RecordReader在官方的解释如下：
在这里插入图片描述
其实RecordReader作用就是把数据切分成key/value的形式然后作为输入传给Mapper。

package org.apache.hadoop.mapreduce;

import java.io.Closeable;
import java.io.IOException;

import org.apache.hadoop.classification.InterfaceAudience;
import org.apache.hadoop.classification.InterfaceStability;

/**
 * The record reader breaks the data into key/value pairs for input to the
 * {@link Mapper}.
 * @param <KEYIN>
 * @param <VALUEIN>
 */
@InterfaceAudience.Public
@InterfaceStability.Stable
public abstract class RecordReader<KEYIN, VALUEIN> implements Closeable {

  /**
   * Called once at initialization.
   * @param split the split that defines the range of records to read
   * @param context the information about the task
   * @throws IOException
   * @throws InterruptedException
   */
  public abstract void initialize(InputSplit split,
                                  TaskAttemptContext context
                                  ) throws IOException, InterruptedException;

  /**
   * Read the next key, value pair.
   * @return true if a key/value pair was read
   * @throws IOException
   * @throws InterruptedException
   */
  public abstract 
  boolean nextKeyValue() throws IOException, InterruptedException;

  /**
   * Get the current key
   * @return the current key or null if there is no current key
   * @throws IOException
   * @throws InterruptedException
   */
  public abstract
  KEYIN getCurrentKey() throws IOException, InterruptedException;
  
  /**
   * Get the current value.
   * @return the object that was read
   * @throws IOException
   * @throws InterruptedException
   */
  public abstract 
  VALUEIN getCurrentValue() throws IOException, InterruptedException;
  
  /**
   * The current progress of the record reader through its data.
   * @return a number between 0.0 and 1.0 that is the fraction of the data read
   * @throws IOException
   * @throws InterruptedException
   */
  public abstract float getProgress() throws IOException, InterruptedException;
  
  /**
   * Close the record reader.
   */
  public abstract void close() throws IOException;
}

所有方法：
在这里插入图片描述

linitialize：初始化RecordReader 只能调用一次
nextKeyValue：读取下一个key/value键值对
getCurrentKey：当前的key
getCurrentValue：当前Value
getProcess：获取当前进度
colse：关闭RecordReader

RecordReader运行流程可以分为以下几步：
首先MapTask会构造一个NewTrackingRecordReader对象，接着在执行Mapper#run方法之前会调用RecordReader的initalize方法。
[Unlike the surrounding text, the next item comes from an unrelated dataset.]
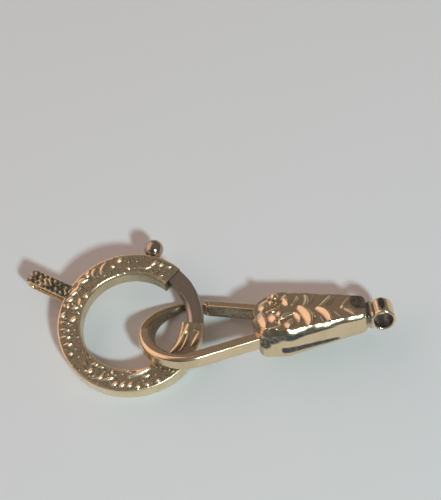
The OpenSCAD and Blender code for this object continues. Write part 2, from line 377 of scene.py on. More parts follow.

这个初始化方法里，会调用InputFormat.createRecordReader。默认的InputFormat就是TextInputFormat 所以这里就回到用TextInputFormat createRecordReader，返回LineRecordRead。
接下来初始化方法的执行流程，主要分为如下几步
1.jiangInputSplit转换成FileSplit
2.获取每一行能读取的最大长度默认是Integer.MAX_VALUE
3.获取当前FileSplit的开始位置
4.获取当前FileSplit的结束位置
5.获取当前FileSplit的文件路径
初始化后进入Mapper.run 方法，判断是否有下一个key/value，如果有则传入当前的key和value的map方法。最终close。

常见的RecordReader有以下几种。

在这里插入图片描述
通过查看源码，我对其中部分子类做了一些总结。

LineRecordRader
将文本开始的偏移量作为key
整行文本作为value

CombineFileRecordReader
处理CombineInputSplit里的每一个chunk的RecordReader，
CombineInputSplit包含不同的小文件chunk信息
但是具体读取每一个文件的数据，是由单独的RecordReader来读取的，CombineFileRecordReader只负责操作chunk数据

DBRecordReader
从数据库中读取数据
keyValueRecordReader:根据指定的分隔符去切分每一行数据，
没有指定分隔符，key就是整行文本，value就是空

总结

本次我们分析了类Partitioner以及其代表子类HashPartitioner，并对字定义Partitioner做了一些尝试。随后又分析了QueueAclsInfo和RecordReader，同时对RecordReader的方法及几种常见RecordReader做了分析，为之后的源码分析打下了基础。